→ Stated problem: Quote the whole listing word for word, please.

→ Data segment:
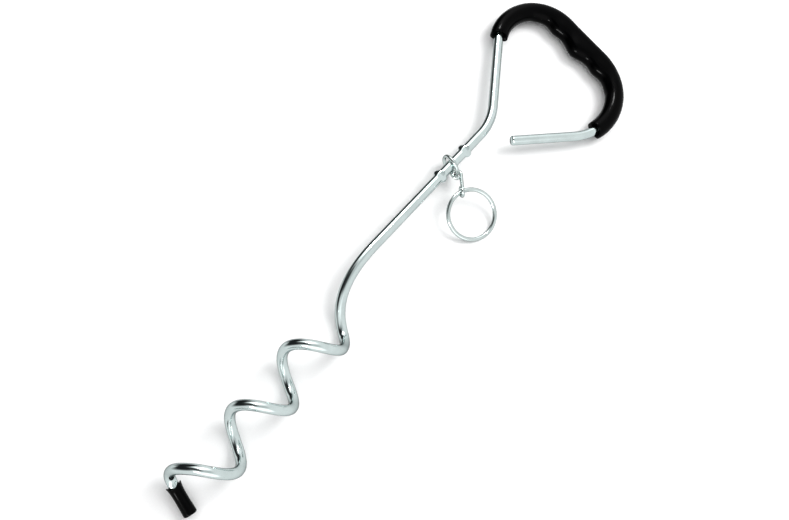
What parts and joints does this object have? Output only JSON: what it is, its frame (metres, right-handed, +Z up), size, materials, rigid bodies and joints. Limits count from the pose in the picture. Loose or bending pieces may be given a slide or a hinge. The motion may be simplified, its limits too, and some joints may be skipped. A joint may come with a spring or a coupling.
{
  "type": "spiral tie-out stake",
  "caption": "Corkscrew ground stake of bent plated rod with an open triangular hand grip, a capped tip and a swivelling tether ring for tying out a pet or gear.",
  "frame": {"origin": "on the floor, below the middle of the stake as it lies at rest", "axes": "+X runs from the coil to the handle along the coil's axis, +Z is up, and +Y is to the left looking along +X"},
  "size_m": [0.5087, 0.134, 0.0394],
  "materials": {
    "rod_plating": "bright nickel-chrome plate over drawn steel rod, with faint draw lines and small tool marks",
    "wire_plating": "bright plated steel wire, slightly duller than the rod",
    "grip_vinyl": "glossy black soft vinyl with a fine orange-peel surface",
    "cap_vinyl": "glossy black dipped vinyl"
  },
  "bodies": {
    "stake": {"stake_rod": "rod_plating", "handle_grip": "grip_vinyl"},
    "cap": {"tip_cap": "cap_vinyl"},
    "loop": {"shank_loop": "wire_plating"},
    "hook": {"s_hook": "wire_plating"},
    "ring": {"tether_ring": "wire_plating"}
  },
  "joints": [
    {"name": "cap_pull", "type": "slide", "parent": "stake", "child": "cap", "axis": [-0.2991, -0.9485, -0.1045], "range_m": [0, 0.03]},
    {"name": "loop_turn", "type": "hinge", "parent": "stake", "child": "loop", "pos_m": [0.07348, 0.01392, 0.01415], "axis": [-0.9987, 0.0349, 0.0366], "continuous": true},
    {"name": "hook_swing", "type": "hinge", "parent": "loop", "child": "hook", "pos_m": [0.07089, 0.0058, 0.01141], "axis": [0.0365, -0.0048, 0.9993], "range_deg": [-20, 75]},
    {"name": "ring_swing", "type": "hinge", "parent": "hook", "child": "ring", "pos_m": [0.06069, -0.00636, 0.01461], "axis": [-0.9272, 0.3746, 0], "range_deg": [-80, 140]}
  ]
}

→ Full output:
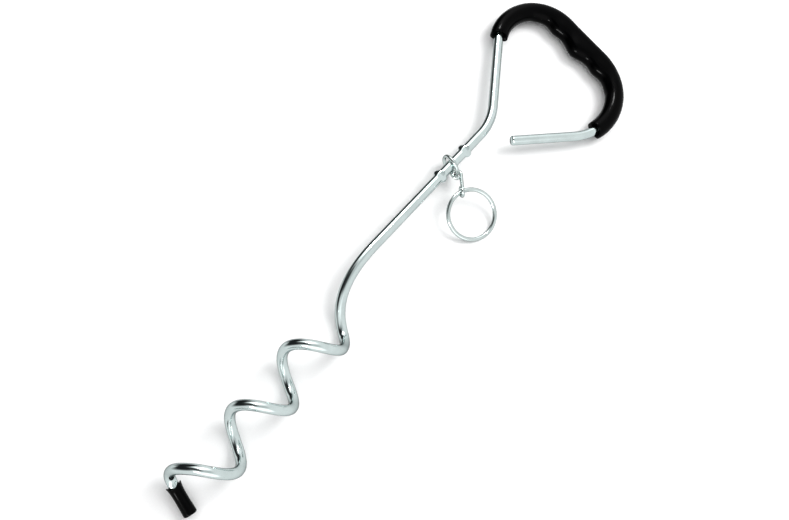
What parts and joints does this object have? Output only JSON: what it is, its frame (metres, right-handed, +Z up), size, materials, rigid bodies and joints. Limits count from the pose in the picture. Loose or bending pieces may be given a slide or a hinge. The motion may be simplified, its limits too, and some joints may be skipped. A joint may come with a spring or a coupling.
{
  "type": "spiral tie-out stake",
  "caption": "Corkscrew ground stake of bent plated rod with an open triangular hand grip, a capped tip and a swivelling tether ring for tying out a pet or gear.",
  "frame": {"origin": "on the floor, below the middle of the stake as it lies at rest", "axes": "+X runs from the coil to the handle along the coil's axis, +Z is up, and +Y is to the left looking along +X"},
  "size_m": [0.5087, 0.134, 0.0394],
  "materials": {
    "rod_plating": "bright nickel-chrome plate over drawn steel rod, with faint draw lines and small tool marks",
    "wire_plating": "bright plated steel wire, slightly duller than the rod",
    "grip_vinyl": "glossy black soft vinyl with a fine orange-peel surface",
    "cap_vinyl": "glossy black dipped vinyl"
  },
  "bodies": {
    "stake": {"stake_rod": "rod_plating", "handle_grip": "grip_vinyl"},
    "cap": {"tip_cap": "cap_vinyl"},
    "loop": {"shank_loop": "wire_plating"},
    "hook": {"s_hook": "wire_plating"},
    "ring": {"tether_ring": "wire_plating"}
  },
  "joints": [
    {"name": "cap_pull", "type": "slide", "parent": "stake", "child": "cap", "axis": [-0.2991, -0.9485, -0.1045], "range_m": [0, 0.03]},
    {"name": "loop_turn", "type": "hinge", "parent": "stake", "child": "loop", "pos_m": [0.07348, 0.01392, 0.01415], "axis": [-0.9987, 0.0349, 0.0366], "continuous": true},
    {"name": "hook_swing", "type": "hinge", "parent": "loop", "child": "hook", "pos_m": [0.07089, 0.0058, 0.01141], "axis": [0.0365, -0.0048, 0.9993], "range_deg": [-20, 75]},
    {"name": "ring_swing", "type": "hinge", "parent": "hook", "child": "ring", "pos_m": [0.06069, -0.00636, 0.01461], "axis": [-0.9272, 0.3746, 0], "range_deg": [-80, 140]}
  ]
}